Supplied data
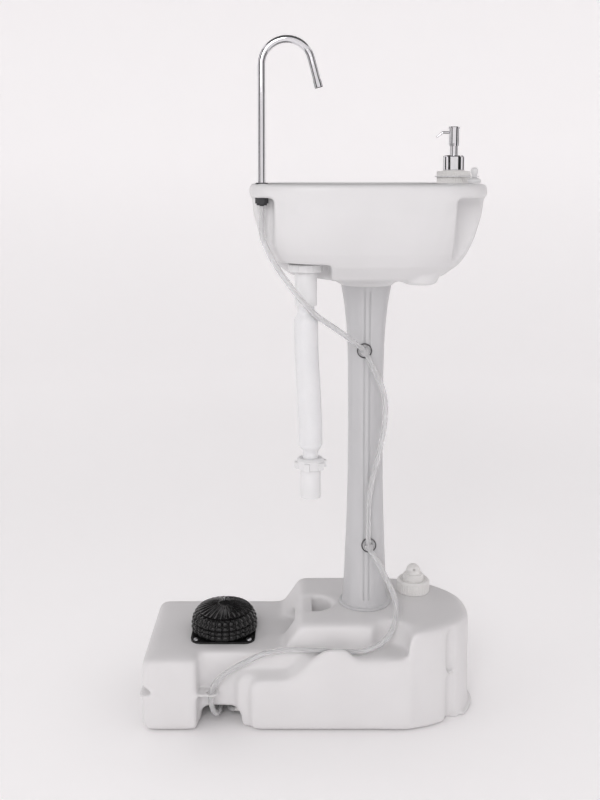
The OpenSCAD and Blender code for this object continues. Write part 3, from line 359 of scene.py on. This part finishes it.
def waste_radius(z):
    """The waste hose's radius at a height: full along the middle and narrower at both ends. Millimetres."""
    upper = min(1.0, max(0.0, (619 - z) / 12))
    lower = min(1.0, max(0.0, (z - 413) / 11))
    if z > 500:
        radius = 12.5 + 5.0 * upper * upper * (3 - 2 * upper)
    else:
        radius = 11.5 + 6.0 * lower * lower * (3 - 2 * lower)
    return radius - 0.25 * math.exp(-((z - 612) / 1.6) ** 2)


waste_radii = [waste_radius(p.z * 1000) * MM for p in waste_line]
waste_hose = hollow_tube("waste_hose_tube", waste_line, waste_radii, [r - WASTE_WALL for r in waste_radii],
                         HOSE_WHITE, 40)
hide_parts("waste_hose")


# ---------- tank ----------

def blown(name, source, voxel, rounds, keep, material, body="root"):
    """A blow-moulded skin: the solid's form with its edges softened as a parison leaves them.
    keep(points) gives each point's share of the softening, so that thin webs and fitted rims stay crisp."""
    mesh = source.copy()
    obj = bpy.data.objects.new(name, mesh)
    scene.collection.objects.link(obj)
    remesh = obj.modifiers.new("voxel", "REMESH")
    remesh.mode = "VOXEL"
    remesh.voxel_size = voxel
    remesh.adaptivity = 0.0
    graph = bpy.context.evaluated_depsgraph_get()
    made = bpy.data.meshes.new_from_object(obj.evaluated_get(graph))
    obj.modifiers.clear()
    obj.data = made
    count = len(made.vertices)
    points = np.zeros(count * 3)
    made.vertices.foreach_get("co", points)
    points = points.reshape(-1, 3)
    rest = points.copy()
    edges = np.zeros(len(made.edges) * 2, np.int64)
    made.edges.foreach_get("vertices", edges)
    edges = edges.reshape(-1, 2)
    degree = np.bincount(edges.ravel(), minlength=count).astype(float)[:, None]
    share = keep(points)[:, None]
    for _ in range(rounds):
        total = np.zeros_like(points)
        for axis in range(3):
            total[:, axis] = (np.bincount(edges[:, 0], points[edges[:, 1], axis], count)
                              + np.bincount(edges[:, 1], points[edges[:, 0], axis], count))
        points += 0.5 * share * (total / np.maximum(degree, 1) - points)
    # never outside the solid's own box
    points = np.clip(points, rest.min(0), rest.max(0))
    made.vertices.foreach_set("co", points.astype(np.float32).ravel())
    made.update()
    paint(obj, material)
    made.shade_smooth()
    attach(obj, body)
    return obj


def near(points, low, high, reach):
    """1 inside a box in millimetres, falling to 0 at a reach outside it."""
    low, high = np.array(low) * MM, np.array(high) * MM
    gap = np.maximum(np.maximum(low - points, points - high), 0.0)
    return np.clip(1.0 - np.linalg.norm(gap, axis=1) / (reach * MM), 0.0, 1.0)


def tank_share(points):
    crisp = np.zeros(len(points))
    for low, high, reach in (
            ((-341, -117, 52.5), (-299, -86, 59.5), 2.5),     # web across the corner notch
            ((-256, -114, 52.5), (-219, -86, 59.5), 2.5),     # web with the eye, in the recess
            ((118, -94, 72), (142, -70, 79), 2.5),            # web across the groove
            ((116, -70, 0), (170, 104, 7.5), 1.5),            # lip at the foot of the right end
            ((-42, -42, 149), (42, 42, 168), 2.0),            # spigot under the pedestal
            ((56, 14, 149), (106, 64, 168), 2.0)):            # filling neck
        crisp = np.maximum(crisp, near(points, low, high, reach))
    grip = near(points, (-142, -32, 100), (-58, 22, 160), 8.0)
    return 1.0 - np.maximum(crisp, 0.7 * grip)


TANK_VOXEL, TANK_ROUNDS = 0.0022, 45
tank = blown("tank_skin", nodes["tank_shell"].data, TANK_VOXEL, TANK_ROUNDS, tank_share, WHITE)
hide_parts("tank_shell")


# ---------- basin ----------

def basin_share(points):
    crisp = np.zeros(len(points))
    for low, high, reach in (
            ((-167, -130, 780), (-143, -106, 807), 3.0),      # bore for the tap's bush
            ((118, 20, 735), (158, 60, 807), 3.0),            # bore for the soap bottle
            ((-117, -104, 688), (-69, -56, 701), 4.0),        # seat of the drain
            ((-40, -40, 650), (40, 40, 676), 3.0)):           # socket on the pedestal's spigot
        crisp = np.maximum(crisp, near(points, low, high, reach))
    return 1.0 - crisp


# Finer than the tank's, because the bowl comes within 2.6 mm of a niche or the drain's pocket.
# Beside the foot of the soap bottle's bore the CAD's wall is only about 0.6 mm, and the skin has a hole there.
BASIN_VOXEL, BASIN_ROUNDS = 0.0015, 34
basin = blown("basin_skin", nodes["basin"].data, BASIN_VOXEL, BASIN_ROUNDS, basin_share, BASIN_WHITE)
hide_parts("basin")


# ---------- foot pump ----------

PUMP = (-219, -15)
FLUTES = 28
SIDES = FLUTES * 10


def fluted(angle, radius, z):
    """The bellows' radius, drawn in between upright flutes."""
    if radius < 30 or z > 144.7:
        return radius
    wave = abs(math.sin(FLUTES / 2 * angle)) ** 0.55
    return radius - 2.4 * min(1.0, max(0.0, (z - 114.4) / 3)) * (1.0 - wave)


# three rolled tiers, and a shoulder under the tread
BELLOWS_LINE = [
    (0, 114.6), (45.5, 114.3), (48.6, 114.8), (50.6, 116.2), (51.3, 118.4), (51.1, 120.4), (50.0, 121.8),
    (49.4, 122.4), (50.1, 123.2), (51.1, 124.8), (51.1, 127.0), (50.0, 128.7), (48.7, 129.3), (48.9, 130.2),
    (50.0, 131.8), (49.9, 134.0), (48.8, 135.8), (46.9, 136.9), (46.4, 137.7), (46.9, 139.0), (46.3, 141.0),
    (44.8, 142.8), (43.0, 144.0), (41.4, 144.6), (39.0, 144.8), (0, 144.8)]
bellows = lathe("bellows_skin", PUMP, BELLOWS_LINE, BLACK_RUBBER, sides=SIDES,
                modulate=fluted)
bellows.data.shade_smooth()
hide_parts("pump_bellows")
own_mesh(bellows)


TREAD_R, TREAD_FOOT_R, TREAD_FOOT_Z = 41.0, 40.6, 145.15


def tread_mesh():
    """The domed tread, finely ribbed from its rim to a plain hub."""
    turns = [2 * math.pi * k / SIDES for k in range(SIDES)]
    rings = [[((PUMP[0] + TREAD_FOOT_R * math.cos(a)) * MM, (PUMP[1] + TREAD_FOOT_R * math.sin(a)) * MM,
               TREAD_FOOT_Z * MM) for a in turns]]
    steps = 26
    for i in range(steps):
        r = TREAD_R * (1 - i / steps)
        dome = 146.5 + 7.4 * (1 - (r / TREAD_R) ** 2.6)
        band = min(1.0, max(0.0, (r - 9) / 5)) * min(1.0, max(0.0, (TREAD_FOOT_R - r) / 2))
        ring = []
        for a in turns:
            dip = 1.3 * band * (1 - (0.5 + 0.5 * math.cos(FLUTES * a)) ** 0.7)
            ring.append(((PUMP[0] + r * math.cos(a)) * MM, (PUMP[1] + r * math.sin(a)) * MM,
                         (dome - dip) * MM))
        rings.append(ring)
    points, faces = loft(rings)
    return mesh_object("tread_skin", points, faces, BLACK_RUBBER, "pump_tread")


tread = tread_mesh()
tread.data.shade_smooth()
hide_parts("pump_tread")


# ---------- springs ----------

def coil(name, at, z0, z1, radius, wire, turns, steps, node):
    """A coil spring of round wire, wound evenly from one height to another."""
    line = []
    for i in range(turns * steps + 1):
        a = 2 * math.pi * i / steps
        line.append(Vector((at[0] + radius * math.cos(a), at[1] + radius * math.sin(a),
                            z0 + wire + (z1 - z0 - 2 * wire) * i / (turns * steps))) * MM)
    points, faces = loft(rings_along(line, [wire * MM] * len(line), 10))
    obj = mesh_object(name, points, faces, STEEL)
    obj.data.shade_smooth()
    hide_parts(node)
    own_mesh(obj)


coil("pump_spring_coil", PUMP, 67.2, 144.5, 20.0, 1.5, 5, 40, "pump_spring")
coil("soap_spring_coil", (138, 40), 808.7, 832.3, 4.6, 0.5, 6, 24, "soap_spring")


# ---------- rims of the hose clips ----------

CLIP_RIM_R, CLIP_ROLL_R, CLIP_ROUND, CLIP_SIDES = 10.6, 0.85, 64, 12


def clip_rim(name, at):
    """The rolled rim round a clip's suction cup."""
    rings = []
    for a in (2 * math.pi * k / CLIP_ROUND for k in range(CLIP_ROUND)):
        ring = []
        for b in (2 * math.pi * k / CLIP_SIDES for k in range(CLIP_SIDES)):
            reach = CLIP_RIM_R + CLIP_ROLL_R * math.cos(b)
            ring.append(((at[0] + reach * math.cos(a)) * MM, (at[1] + CLIP_ROLL_R * math.sin(b)) * MM,
                         (at[2] + reach * math.sin(a)) * MM))
        rings.append(ring)
    points, faces = loft(rings + [rings[0]], closed_ends=False)
    count = CLIP_SIDES * CLIP_ROUND
    faces = [tuple(i % count for i in f) for f in faces]
    obj = mesh_object(name, points[:count], faces, SMOKED_RIM)
    obj.data.shade_smooth()


clip_rim("upper_clip_rim", (-4, -29.4, 553))
clip_rim("lower_clip_rim", (4, -31.6, 252))


# ---------- stage and light ----------

def area_light(name, at, target, size, power):
    data = bpy.data.lights.new(name, "AREA")
    data.shape = "RECTANGLE"
    data.size, data.size_y = size
    data.energy = power
    lamp = bpy.data.objects.new(name, data)
    lamp.location = at
    lamp.rotation_euler = (Vector(target) - Vector(at)).to_track_quat("-Z", "Y").to_euler()
    scene.collection.objects.link(lamp)


FLOOR_R, COVE_R = 2.5, 0.9


def studio_cove(material):
    """A plain pale floor that turns up into a round wall, the same from every side."""
    line = [(0.25 * k, 0.0) for k in range(1, 11)]
    turn_up = [math.radians(9 * k) for k in range(1, 11)]
    line += [(FLOOR_R + COVE_R * math.sin(a), COVE_R * (1 - math.cos(a))) for a in turn_up]
    line += [(FLOOR_R + COVE_R, COVE_R + 0.5 * k) for k in range(1, 8)]
    turns = [2 * math.pi * k / 96 for k in range(96)]
    rings = [[(r * math.cos(a), r * math.sin(a), z) for a in turns] for r, z in line]
    points, faces = loft(rings)
    faces = [f for f in faces if len(f) == 4 or max(f) == len(points) - 2]
    mesh = bpy.data.meshes.new("floor")
    mesh.from_pydata(points, [], faces)
    mesh.shade_smooth()
    obj = bpy.data.objects.new("floor", mesh)
    obj.data.materials.append(material)
    scene.collection.objects.link(obj)


def backdrop_paper():
    """Pale paper that is lit by itself a little, more on the wall than on the floor, with painted shadow where
    the stand covers it.
    """
    material = moulded("floor_paper", (0.84, 0.825, 0.83), roughness=0.85, grain=300.0, ripple=1.5,
                       spread=0.01)
    tree = material.node_tree
    shader = tree.nodes["Principled BSDF"]
    where = tree.nodes.new("ShaderNodeTexCoord")
    parts = tree.nodes.new("ShaderNodeSeparateXYZ")
    tree.links.new(where.outputs["Object"], parts.inputs["Vector"])
    glow = tree.nodes.new("ShaderNodeMapRange")
    glow.inputs["From Max"].default_value = 1.6
    glow.inputs["To Min"].default_value = 0.30
    glow.inputs["To Max"].default_value = 0.31
    tree.links.new(parts.outputs["Z"], glow.inputs["Value"])
    # painted shadow: the paper's own glow is multiplied by ambient occlusion, so it darkens where the stand
    # covers it
    painted_shadow_ao = tree.nodes.new("ShaderNodeAmbientOcclusion")
    painted_shadow_ao.samples = 8
    painted_shadow_ao.inputs["Distance"].default_value = 0.45
    shade = tree.nodes.new("ShaderNodeMath")
    shade.operation = "MULTIPLY"
    tree.links.new(glow.outputs["Result"], shade.inputs[0])
    tree.links.new(painted_shadow_ao.outputs["AO"], shade.inputs[1])
    tree.links.new(shade.outputs["Value"], shader.inputs["Emission Strength"])
    shader.inputs["Emission Color"].default_value = (1.0, 0.985, 0.99, 1.0)
    shader.inputs["Specular IOR Level"].default_value = 0.1
    return material


def reflected_card(name, at, width, height, turn):
    """A dark card beside the stand, seen only in reflections."""
    points = [(x, 0, z) for x, z in ((-width / 2, -height / 2), (width / 2, -height / 2),
                                     (width / 2, height / 2), (-width / 2, height / 2))]
    mesh = bpy.data.meshes.new(name)
    mesh.from_pydata(points, [], [(0, 1, 2, 3)])
    obj = bpy.data.objects.new(name, mesh)
    obj.location, obj.rotation_euler = at, (0.0, 0.0, math.radians(turn))
    obj.data.materials.append(CARD)
    obj.visible_camera = obj.visible_diffuse = obj.visible_shadow = obj.visible_transmission = False
    scene.collection.objects.link(obj)


studio_cove(backdrop_paper())
CARD = moulded("card_black", (0.02, 0.02, 0.022), roughness=0.9)
CARD_REACH, CARD_MIDDLE, CARD_HEIGHT = 1.9, 1.15, 2.3
# each card's bearing in degrees and its width
for number, (turn, width) in enumerate(((20, 0.7), (90, 1.1), (160, 0.7), (212, 1.0), (328, 1.2))):
    a = math.radians(turn)
    at = (CARD_REACH * math.cos(a), CARD_REACH * math.sin(a), CARD_MIDDLE)
    reflected_card("card_%d" % number, at, width, CARD_HEIGHT, turn + 90)

world = bpy.data.worlds.new("studio")
scene.world = world
world.use_nodes = True
background = world.node_tree.nodes["Background"]
background.inputs["Color"].default_value = (0.98, 0.97, 0.975, 1.0)
background.inputs["Strength"].default_value = 0.10

area_light("front_soft", (-0.6, -2.3, 1.7), (-0.08, 0.0, 0.4), (0.8, 1.2), 14.0)
area_light("left_soft", (-2.0, -0.8, 1.2), (0.0, 0.0, 0.4), (0.6, 1.6), 2.0)

scene.view_settings.view_transform = "Standard"
scene.view_settings.look = "None"
scene.view_settings.exposure = 0.0
scene.view_settings.gamma = 1.0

Your goal
Using the material above, quote the first line and each line after it, stopping at and including the line that holds "return radius - 0.25".

Right answer
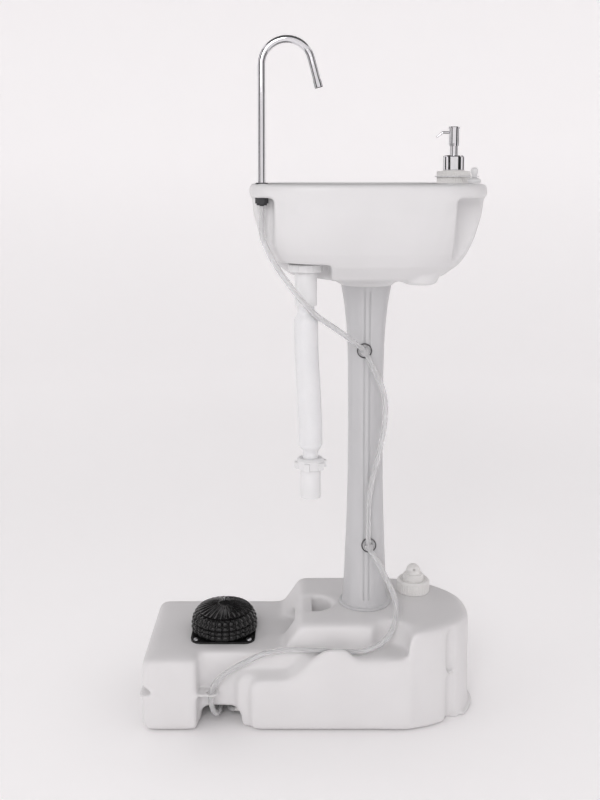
The OpenSCAD and Blender code for this object continues. Write part 3, from line 359 of scene.py on. This part finishes it.
def waste_radius(z):
    """The waste hose's radius at a height: full along the middle and narrower at both ends. Millimetres."""
    upper = min(1.0, max(0.0, (619 - z) / 12))
    lower = min(1.0, max(0.0, (z - 413) / 11))
    if z > 500:
        radius = 12.5 + 5.0 * upper * upper * (3 - 2 * upper)
    else:
        radius = 11.5 + 6.0 * lower * lower * (3 - 2 * lower)
    return radius - 0.25 * math.exp(-((z - 612) / 1.6) ** 2)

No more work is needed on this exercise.